Brief -
In the listing that follows, how many lines contain the string "three"? Provide only the number.

(Entries with model source code)

========================

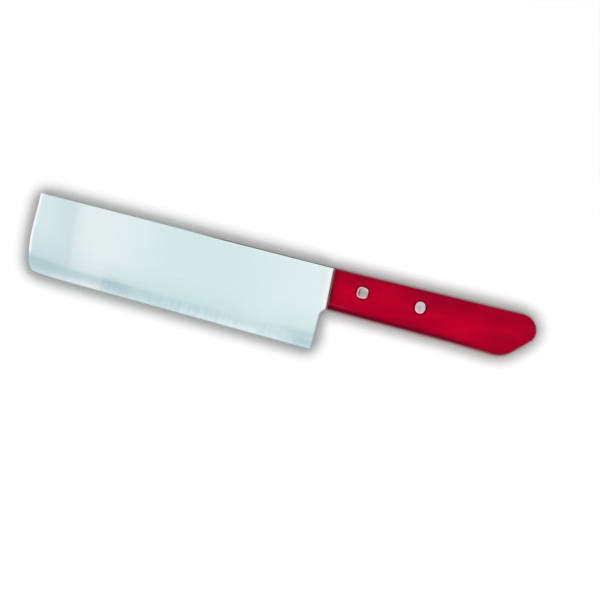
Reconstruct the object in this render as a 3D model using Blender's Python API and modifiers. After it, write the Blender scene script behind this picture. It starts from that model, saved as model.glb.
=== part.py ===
# Rectangular vegetable knife (nakiri): a ground blade with a half tang, held
# between two handle scales by two flush two-part rivets.
#
# The knife lies on its right side with the blade level. +X runs from the tip
# to the butt, +Y from the edge to the spine and +Z out of the left side.
# Outlines are drawn in a datum frame: its origin is the tip corner of the
# spine, in the blade's middle plane. An empty then carries that frame to
# where the origin lies under the middle of the knife. Units are metres.

import math

import bmesh
import bpy
from mathutils import Vector

# Blade outline
EDGE_LENGTH = 0.165
TIP_WIDTH = 0.0436
HEEL_WIDTH = 0.0470
TIP_BREAK = 0.029
TIP_BOW_RADIUS = 0.075
TIP_DRAWBACK = 0.0038
TIP_LIFT = 0.0009
TIP_CORNER_RADIUS = 0.005
BELLY_LENGTH = 0.015
BELLY_RADIUS = 0.12
NECK_RADIUS = 0.0045

# Blade section
BLADE_THICKNESS = 0.0016
GRIND_HEIGHT = 0.009
SHOULDER_THICKNESS = 0.00036
EDGE_BEVEL_HEIGHT = 0.0008
EDGE_FLAT = 0.00006
TIP_CHAMFER = 0.0006
SPINE_ROUND = 0.0003
HEEL_ROUND = 0.00015

# Tang, which runs on behind the handle's front
TANG_LENGTH = 0.066
TANG_CORNER_RADIUS = 0.002

# Handle outline, measured back from its front and down from the spine line
HANDLE_SETBACK = 0.002
HANDLE_DROP = 0.0003
FRONT_HEIGHT = 0.0227
FRONT_LEAN = 0.0012
BACK_LENGTH = 0.1143
BACK_RISE = 0.00105
BACK_CORNER_RADIUS = 0.0105
BUTT_LENGTH = 0.1165
BUTT_DROP = 0.0102
BUTT_CORNER_RADIUS = 0.008
UNDER_LENGTH = 0.1014
UNDER_DROP = 0.02485
UNDER_CORNER_RADIUS = 0.014
WAIST_LENGTH = 0.069
WAIST_DROP = 0.0238
WAIST_RADIUS = 0.3

# Handle section
HANDLE_THICKNESS = 0.014
ARRIS_ROUND = 0.0024
FRONT_CHAMFER = 0.0009

# Rivets
RIVET_SETBACK = 0.0179
RIVET_SPACING = 0.0327
RIVET_DROP = 0.0096
HEAD_DIAMETER = 0.00635
HEAD_THICKNESS = 0.0016
HEAD_CHAMFER = 0.00015
TUBE_DIAMETER = 0.0046
PIN_DIAMETER = 0.0028
PIN_CHAMFER = 0.0004
BORE_FLOOR = 0.0024

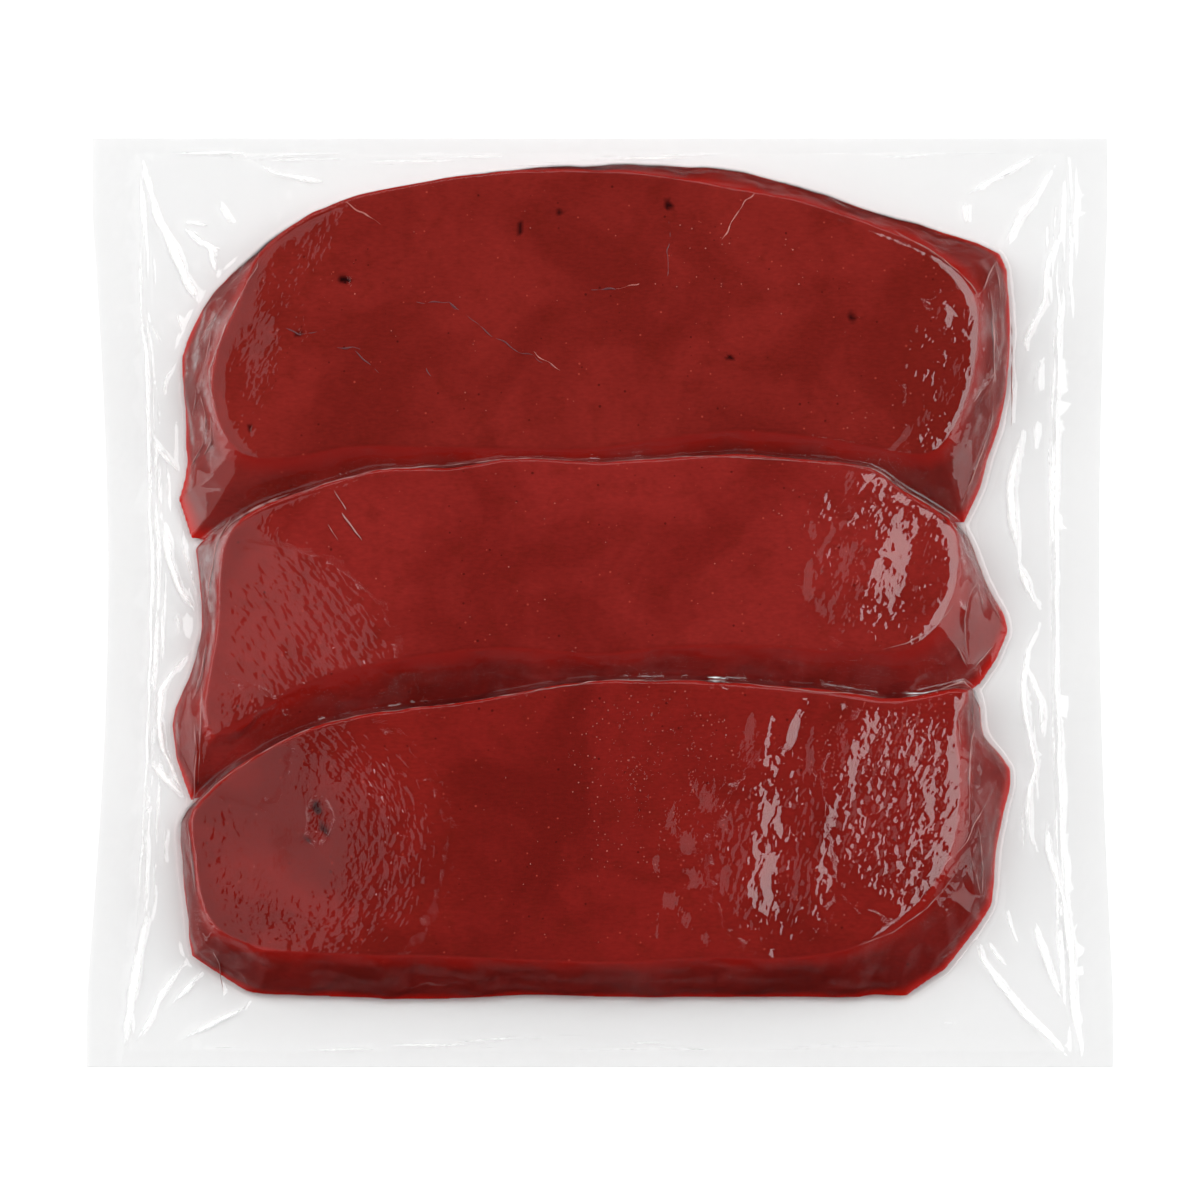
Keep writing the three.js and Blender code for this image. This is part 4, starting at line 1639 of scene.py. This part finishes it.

# Each row: route, widths of the left and right flank, height and the whiteness of the highlight painted
# on its crest.
FOLDS = (
    # top left corner
    Fold(((-118, 115), (-116.5, 110), (-114, 101.5), (-112.5, 98), (-108.5, 89)), 1, 1.4, 0.35, 0.8),
    Fold(((-112.5, 98), (-108.5, 89), (-105.5, 82.5), (-102.5, 76)), 1.8, 2.2, 0.5, 0.95),
    Fold(((-107, 97.5), (-102, 93), (-96.5, 90.5)), 1.3, 1.6, 0.3, 0.8),
    Fold(((-107, 98.5), (-99.5, 97.5)), 1, 1.4, 0.25, 0.7),
    Fold(((-98, 103.5), (-94, 97)), 1.8, 2, 0.25, 0.6),
    Fold(((-100, 93), (-98, 84)), 1.2, 1.4, 0.25, 0.8),
    Fold(((-116, 116.5), (-102, 116), (-92, 116.5), (-88, 114), (-85.5, 113.5)), 0.9, 1.2, 0.25, 0.7),
    Fold(((-88, 114), (-84, 111.5), (-80.5, 110.5), (-69, 108)), 1, 1.3, 0.3, 0.85),
    Fold(((-115, 72.5), (-112, 66)), 0.9, 1, 0.2, 0.6),
    Fold(((-112, 51.5), (-111.5, 57), (-108.5, 62)), 1, 1.2, 0.25, 0.6),
    Fold(((-108.5, 75), (-106.5, 69.5)), 1, 1, 0.2, 0.6),
    # left margin
    Fold(((-114.5, 41.5), (-112.5, 38.5), (-106.5, 32)), 1.3, 2, 0.35, 0.7),
    Fold(((-111.5, 20.5), (-110, 10.5), (-107, 2.5), (-102.5, -4)), 1.4, 2.2, 0.5, 0.95),
    Fold(((-107, 20.5), (-106, 13), (-103, 2.5), (-101, -1.5)), 1, 1.2, 0.3, 0.6),
    Fold(((-107.5, -1.5), (-107.5, -10.5)), 3.4, 3.4, 0.35, 0.55),
    Fold(((-102, -11.5), (-108.5, -18), (-111.5, -23.5), (-112, -31), (-111, -39), (-107.5, -46.5),
          (-104.5, -52)), 1, 1.6, 0.45, 0.9),
    Fold(((-115.5, -41.5), (-111, -45.5), (-104.5, -52)), 1.6, 2, 0.35, 0.8),
    Fold(((-116, -55.5), (-113.5, -53)), 0.9, 0.9, 0.2, 0.6),
    Fold(((-110.5, -57), (-110.5, -70)), 1.4, 1.4, 0.25, 0.55),
    # bottom left corner
    Fold(((-113.5, -76.5), (-116, -85.5), (-118.5, -101), (-120, -111.5), (-121, -118)),
         1.6, 2.2, 0.45, 0.9),
    Fold(((-104.5, -91.5), (-108.5, -97), (-111.5, -102), (-113.5, -107.5), (-119, -115)),
         1, 1.4, 0.35, 0.85),
    Fold(((-100, -94.5), (-104.5, -99.5), (-109.5, -105)), 0.9, 1.2, 0.3, 0.8),
    Fold(((-88.5, -102), (-90.5, -105), (-97, -108.5), (-107, -114)), 0.9, 1.4, 0.3, 0.85),
    # bottom right corner
    Fold(((95, -86.5), (97, -92.5), (102, -99.5), (108.5, -107.5), (113.5, -112.5), (118.5, -118)),
         1.2, 1.4, 0.45, 0.9),
    Fold(((98, -88), (103, -94.5)), 0.9, 0.9, 0.25, 0.7),
    Fold(((102.5, -79), (106, -88.5)), 1, 1, 0.25, 0.6),
    Fold(((109.5, -83), (112, -90.5), (114.5, -97), (118, -104)), 1.1, 1.3, 0.35, 0.85),
    Fold(((115, -83), (116.5, -90.5), (118, -103.5)), 0.9, 1.1, 0.3, 0.7),
    Fold(((114.5, -67.5), (118, -77.5), (119.5, -88), (120.5, -108.5), (122, -118)),
         1.3, 1.8, 0.45, 0.9),
    Fold(((85.5, -109), (90.5, -109)), 1.5, 1.5, 0.2, 0.6),
    # right margin
    Fold(((106.5, 9.5), (109, 2.5), (111.5, -2)), 1.2, 1.4, 0.4, 0.85),
    Fold(((111.5, -6), (108.5, -13), (107.5, -21), (108, -28.5), (109.5, -36.5), (110.5, -43),
          (109, -49), (108.5, -55.5), (109, -62), (111, -67.5)), 1.2, 1, 0.45, 0.85),
    Fold(((108.5, -18), (112, -26), (112.5, -36.5)), 1.2, 1.2, 0.3, 0.7),
    Fold(((115.5, 10.5), (116, -26), (117.5, -41.5), (118, -59.5)), 0.9, 0.9, 0.25, 0.6),
    Fold(((113.5, -55.5), (113.5, -64.5), (117.5, -77.5)), 1.8, 1.6, 0.35, 0.8),
    Fold(((107.5, 44), (105, 31), (105, 20.5), (106.5, 10.5)), 1.6, 2.6, 0.45, 0.85),
    Fold(((114.5, 46.5), (115, 20.5), (116, 10.5)), 0.9, 0.9, 0.25, 0.6),
    Fold(((112, 75), (108.5, 67), (109, 63.5)), 1, 1.2, 0.3, 0.7),
    Fold(((112, 64), (111, 51.5)), 2.6, 2.6, 0.25, 0.5),
    Fold(((111, 46.5), (111, 38.5)), 1.6, 1.6, 0.25, 0.55),
    Fold(((105.5, 69.5), (105.5, 49)), 0.7, 0.7, 0.2, 0.5),
    # top right corner
    Fold(((114.5, 116.5), (107, 113), (98, 108), (93, 104.5)), 1, 1.4, 0.35, 0.85),
    Fold(((93.5, 104), (93.5, 97)), 2.4, 2.4, 0.3, 0.7),
    Fold(((116, 112.5), (112, 106), (107, 98.5), (103, 91.5)), 1.2, 1.6, 0.4, 0.85),
    Fold(((118, 97), (114.5, 86.5), (113.5, 77.5), (109.5, 69.5)), 1, 1.3, 0.35, 0.75),
    Fold(((119.5, 116.5), (120.5, 103.5), (120, 69.5)), 0.9, 0.9, 0.25, 0.6),
    Fold(((121.5, 113.5), (121.5, 88)), 0.7, 0.7, 0.2, 0.5),
    # film drawn over the right ends of the slices: the first flank faces the light
    Fold(((75.5, 20), (70.5, 8), (66, -3), (64.5, -12)), 8.0, 18.0, 0.95),
    Fold(((51, 2.5), (58.5, 12.5), (65, 20.5), (71.5, 23.5)), 1.6, 8.0, 0.22),
    Fold(((64, 31), (68, 27)), 2.6, 8.0, 0.32),
    Fold(((86, 17), (89, 8), (88.5, 0), (84, -8), (76, -14)), 3.4, 9.0, 0.5),
    Fold(((41, -49), (39, -62), (36, -75), (41, -88)), 8.5, 20.0, 1.05),
    Fold(((50.5, -30), (44.5, -40), (39.5, -47)), 4.0, 10.0, 0.5),
    Fold(((68, -31), (62.5, -44), (58.5, -54)), 4.4, 10.0, 0.55),
    Fold(((58.5, -54), (56, -65), (54, -80.5), (51, -90)), 4.0, 10.0, 0.5),
    Fold(((86, -42), (87, -54), (85.5, -65), (79.5, -77)), 2.4, 6.0, 0.18),
    Fold(((77.5, -44.5), (81.5, -54.5), (77.5, -67.5)), 3.2, 9.0, 0.4),
    Fold(((95.5, 70), (95, 57), (91.5, 46.5), (87, 36)), 3.4, 10.0, 0.55),
    Fold(((86, 73), (90, 71)), 1.8, 6.0, 0.28),
    Fold(((74, 35), (79, 40), (86, 46)), 2.0, 7.0, 0.26),
    # painted glints where it is pinched in the gap between two slices
    Fold(((27, -21.6), (33, -21.9)), 0.5, 0.5, 0.1, 1.0),
    Fold(((75, -25.4), (82, -25.8), (88, -24.6)), 0.6, 0.6, 0.1, 0.9),
)

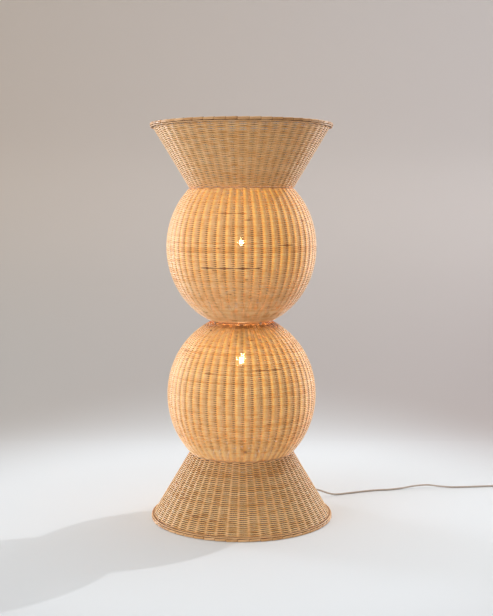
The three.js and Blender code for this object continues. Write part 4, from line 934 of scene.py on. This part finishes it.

========================

Written solution -
2